Ainda no capítulo das desavenças entre os cotistas nacionais e o banco gestor, teve relevância os altos salários pagos aos executivos das empresas investidas pelo banco. Henrique Neves, ex-presidente da Brasil Telecom, chegou a receber em 2002, ao sair da empresa, oito vezes mais do que o seu contrato previa. Foi substituído por Carla Cicco, que recebeu US$ 585 mil como ‘’bônus de entrada’’, além de um salário anual de US$ 585 mil e mais ajuda de custo mensal de US$ 16 mil. Festejada como alta executiva, Carla teria direito a um bônus de US$ 600 mil no primeiro ano de atuação, que acabou subindo para US$ 1 milhão.
“Eles usavam o dinheiro do fundo e das empresas investidas como se fosse deles”, diz uma fonte. “Parecia que queriam realmente criar uma situação de crise, para forçar os sócios nacionais a vender sua parte por um valor irrisório”.

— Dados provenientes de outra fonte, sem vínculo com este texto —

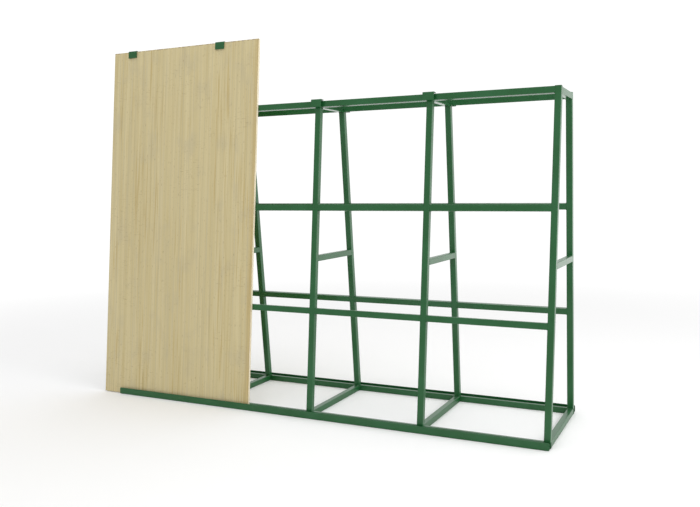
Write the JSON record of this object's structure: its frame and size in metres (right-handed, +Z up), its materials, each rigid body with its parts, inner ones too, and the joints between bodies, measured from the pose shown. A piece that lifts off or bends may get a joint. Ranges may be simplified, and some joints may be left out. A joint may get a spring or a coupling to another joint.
{
  "type": "sheet storage rack",
  "caption": "Free-standing A-frame rack of green square tube that stores boards and sheets on edge, with slots along the floor and telescopic hooks that hold the top edges.",
  "frame": {"origin": "on the floor at the middle of the rack, on the underside of the middle crossbar", "axes": "+X along the rack towards the end frame that has no retainers, +Y from the front face to the rear face, +Z up"},
  "size_m": [3.217, 0.8, 2.4439],
  "materials": {
    "green_paint": "gloss",
    "plastic": "satin",
    "timber": "satin"
  },
  "bodies": {
    "rack_frame": {"front_base_rail": "green_paint", "front_lip_angle": "green_paint", "rear_base_rail": "green_paint", "rear_lip_angle": "green_paint", "base_crossbar_1": "green_paint", "base_crossbar_2": "green_paint", "base_crossbar_3": "green_paint", "base_crossbar_4": "green_paint", "base_crossbar_5": "green_paint", "front_leg_1": "green_paint", "front_leg_2": "green_paint", "front_leg_3": "green_paint", "front_leg_4": "green_paint", "front_leg_5": "green_paint", "rear_leg_1": "green_paint", "rear_leg_2": "green_paint", "rear_leg_3": "green_paint", "rear_leg_4": "green_paint", "rear_leg_5": "green_paint", "front_lower_rails": "green_paint", "front_upper_rails": "green_paint", "front_top_rails": "green_paint", "rear_lower_rails": "green_paint", "rear_upper_rails": "green_paint", "rear_top_rails": "green_paint", "spreader_1": "green_paint", "spreader_2": "green_paint", "spreader_3": "green_paint", "spreader_4": "green_paint", "spreader_5": "green_paint", "end_rail_left": "green_paint", "end_rail_right": "green_paint", "top_tie_2": "green_paint", "top_tie_3": "green_paint", "top_tie_4": "green_paint", "guide_bushes": "plastic", "leg_caps": "plastic"},
    "front_retainer_1": {"front_retainer_post_1": "green_paint", "front_retainer_hook_1": "green_paint"},
    "front_retainer_2": {"front_retainer_post_2": "green_paint", "front_retainer_hook_2": "green_paint"},
    "front_retainer_3": {"front_retainer_post_3": "green_paint", "front_retainer_hook_3": "green_paint"},
    "front_retainer_4": {"front_retainer_post_4": "green_paint", "front_retainer_hook_4": "green_paint"},
    "rear_retainer_1": {"rear_retainer_post_1": "green_paint", "rear_retainer_hook_1": "green_paint"},
    "rear_retainer_2": {"rear_retainer_post_2": "green_paint", "rear_retainer_hook_2": "green_paint"},
    "rear_retainer_3": {"rear_retainer_post_3": "green_paint", "rear_retainer_hook_3": "green_paint"},
    "rear_retainer_4": {"rear_retainer_post_4": "green_paint", "rear_retainer_hook_4": "green_paint"},
    "stored_sheet": {"sheet": "timber"}
  },
  "joints": [
    {"name": "front_retainer_1_slide", "type": "slide", "parent": "rack_frame", "child": "front_retainer_1", "axis": [0, 0.0954, 0.9954], "range_m": [0, 0.219]},
    {"name": "front_retainer_2_slide", "type": "slide", "parent": "rack_frame", "child": "front_retainer_2", "axis": [0, 0.0954, 0.9954], "range_m": [0, 0.219]},
    {"name": "front_retainer_3_slide", "type": "slide", "parent": "rack_frame", "child": "front_retainer_3", "axis": [0, 0.0954, 0.9954], "range_m": [0, 0.65]},
    {"name": "front_retainer_4_slide", "type": "slide", "parent": "rack_frame", "child": "front_retainer_4", "axis": [0, 0.0954, 0.9954], "range_m": [0, 0.65]},
    {"name": "rear_retainer_1_slide", "type": "slide", "parent": "rack_frame", "child": "rear_retainer_1", "axis": [0, -0.0954, 0.9954], "range_m": [0, 0.65]},
    {"name": "rear_retainer_2_slide", "type": "slide", "parent": "rack_frame", "child": "rear_retainer_2", "axis": [0, -0.0954, 0.9954], "range_m": [0, 0.65]},
    {"name": "rear_retainer_3_slide", "type": "slide", "parent": "rack_frame", "child": "rear_retainer_3", "axis": [0, -0.0954, 0.9954], "range_m": [0, 0.65]},
    {"name": "rear_retainer_4_slide", "type": "slide", "parent": "rack_frame", "child": "rear_retainer_4", "axis": [0, -0.0954, 0.9954], "range_m": [0, 0.65]},
    {"name": "sheet_slide", "type": "slide", "parent": "rack_frame", "child": "stored_sheet", "axis": [1, 0, 0], "range_m": [-0.45, 0.4]}
  ]
}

Arbitragem – Quando a assembléia do dia 30 de setembro afastou o banco da gestão do fundo, o Opportunity propôs entregar as divergências a uma comissão de arbitragem. No entanto, o pedido de arbitragem pode ter chegado tarde. “Já há 40 ações correndo na Justiça, um desgaste de relacionamento muito grande”, observou um advogado ligado às fundações. “Além disso, o Opportunity nunca demonstrou disposição de apelar para arbitragem em nenhum momento do conflito. Parece-me que pode estar sendo colocado em xeque, mesmo pelo Citibank”, avaliou esse advogado.
Em nota pública, a Previ comunica que “a substituição do administrador tornou-se um passo necessário. Os cotistas, em conjunto com o novo administrador do Fundo, desejam uma gestão sólida, uma relação societária transparente e ética, que devolva no prazo mais curto possível a harmonia à gestão das empresas, com respeito aos direitos de todos os seus acionistas, sejam controladores ou minoritários”. Completando, a nota da Previ diz que “as práticas do Banco Opportunity são inadequadas para gerar um ambiente de confiança no País entre os investidores brasileiros e estrangeiros. As atitudes assumidas pelo Administrador não se coadunam com o esforço de criar um mercado atrativo, transparente e organizado”.